I was gonna butt in here yesterday but it looked like the answer was there if only between the lines. I think it means just that..putting in broken and sifted pieces of meringue. It's going to add flavor and texture.


----------



## angrychef (Jan 15, 2001)

Wendy, I have seen a recipe like that somewhere but my brain isn't working properly without coffee. Maybe the recipe is geared towards bakeries where they always have extra "brisures" de Succes laying around. I agree with bighat--the addition is for extra flavor/texture and for not wasting scraps(?). It is possible to make a hazelnut succes without using the brisures.


----------



## pjm333 (Nov 6, 2001)

wendy
In english it means "cracks" of succes" i know this doesnt help but thats what it means .. try this site for translation in the futer

pat http://translation.langenberg.com/


----------



## w.debord (Mar 6, 2001)

Thank you everyone! I'll book mark that site pmj, every now and then my french books throw me.


----------



## w.debord (Mar 6, 2001)

Bummer, when I clicked on your source pmj it didn't work. Would you enter that again, please?


----------



## pjm333 (Nov 6, 2001)

I guess i did something wrong ? Copy the link and when you get the "the page cannot be displayed" page...paste the link and hit enter and it works

pat


----------



## isa (Apr 4, 2000)

No it's not hazelnuts Wensy if it was so he would have said noisettes. I do wonder why put those two words in French when everyhting else is in English??


Maybe he wants the brisures to add texture to the meringue....


----------



## w.debord (Mar 6, 2001)

There's lots of crazy examples like that in the most expensive professional pastry books. Sentences that make no sense, words used incorrectly, etc....

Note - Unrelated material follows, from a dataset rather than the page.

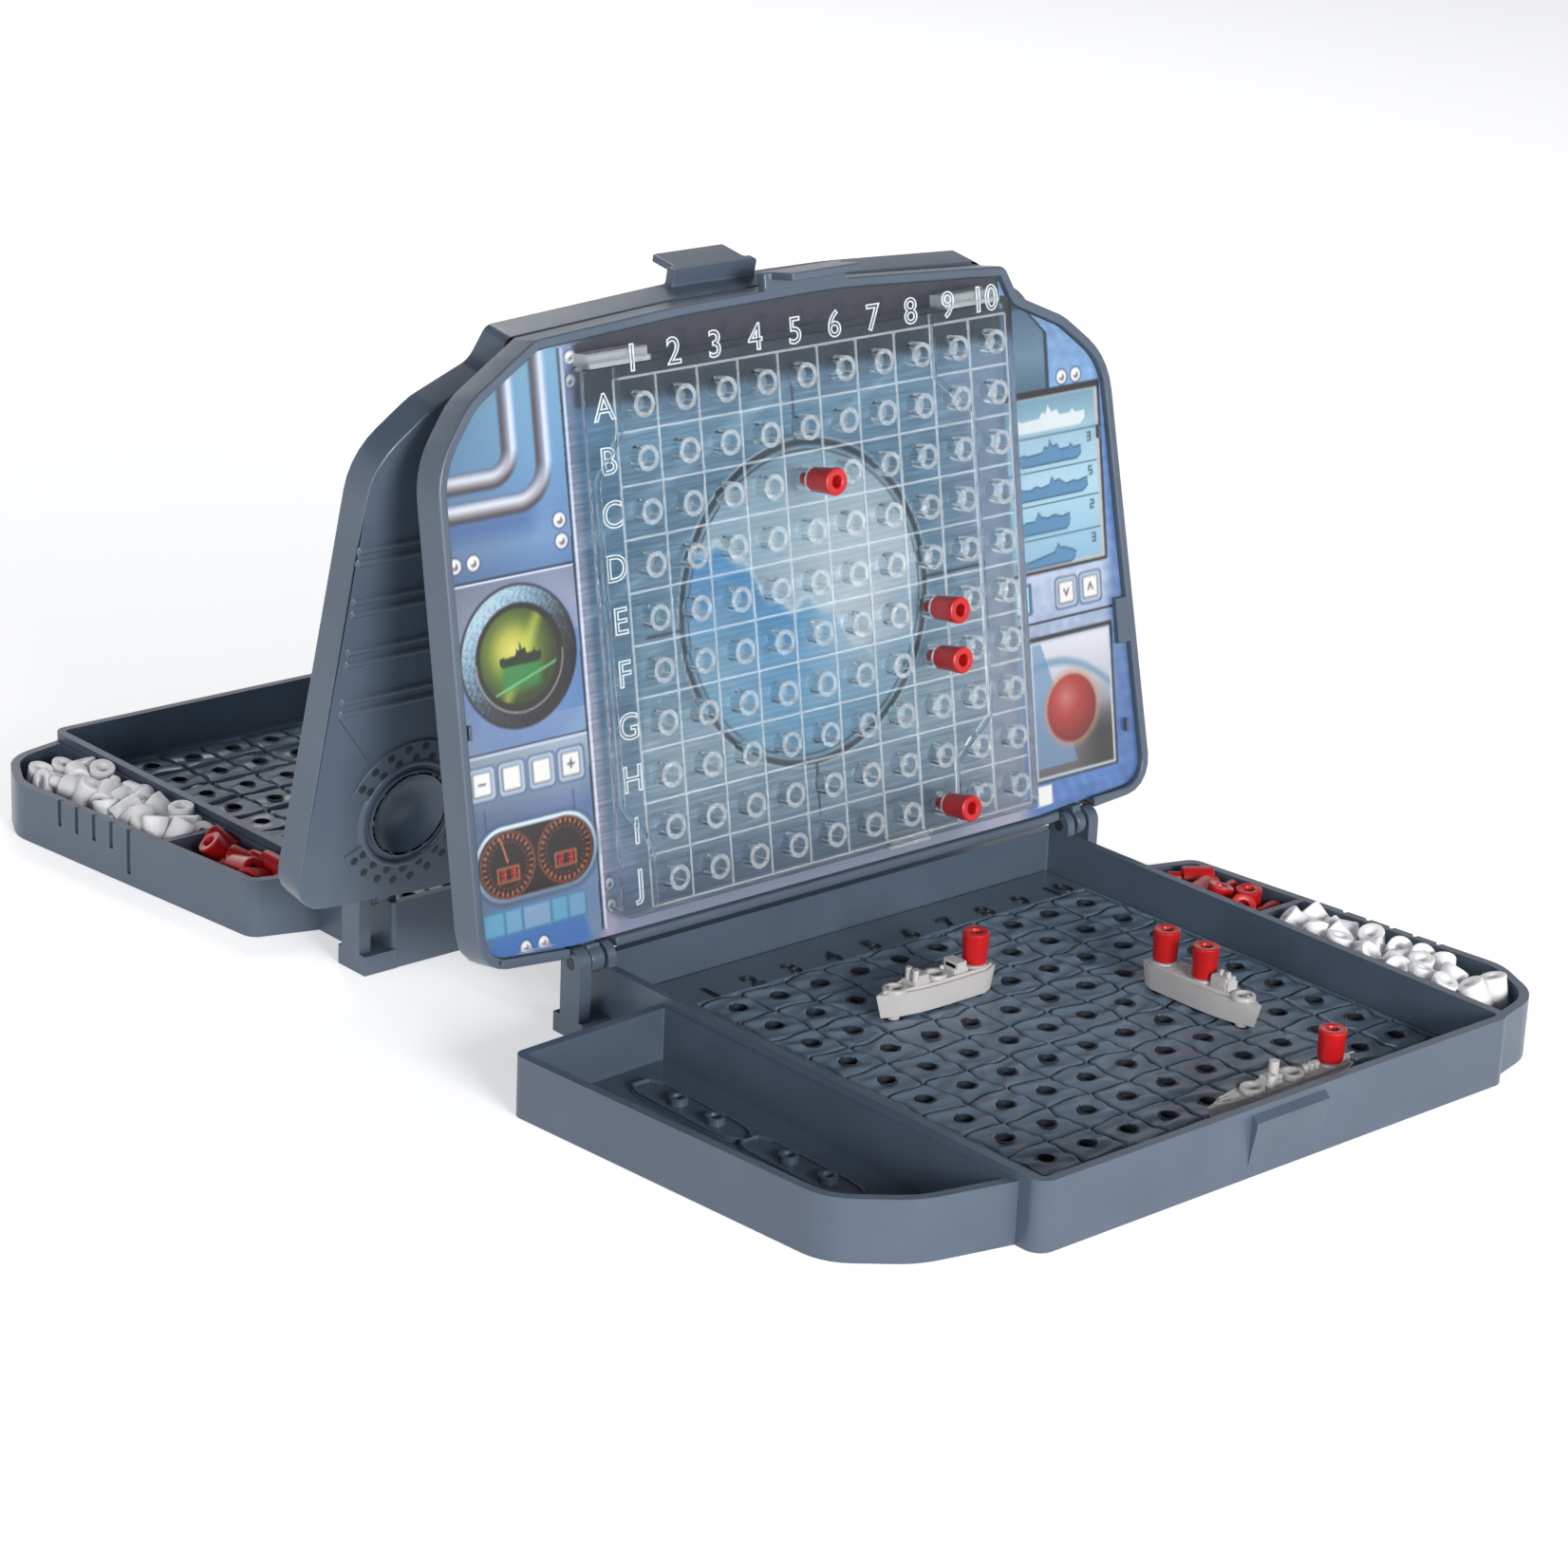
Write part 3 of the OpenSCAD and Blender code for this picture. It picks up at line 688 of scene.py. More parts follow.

Whom ever they use to edit their work, English can't be their first language!


----------



## isa (Apr 4, 2000)

You should see the errors in the English book written by French chefs...


----------



## mudbug (Dec 30, 1999)

W.DeBord,

Did you ever try the recipe? How did it turn out?


----------



## w.debord (Mar 6, 2001)

The holidays hit and I never got around to making it. But I will one day.


----------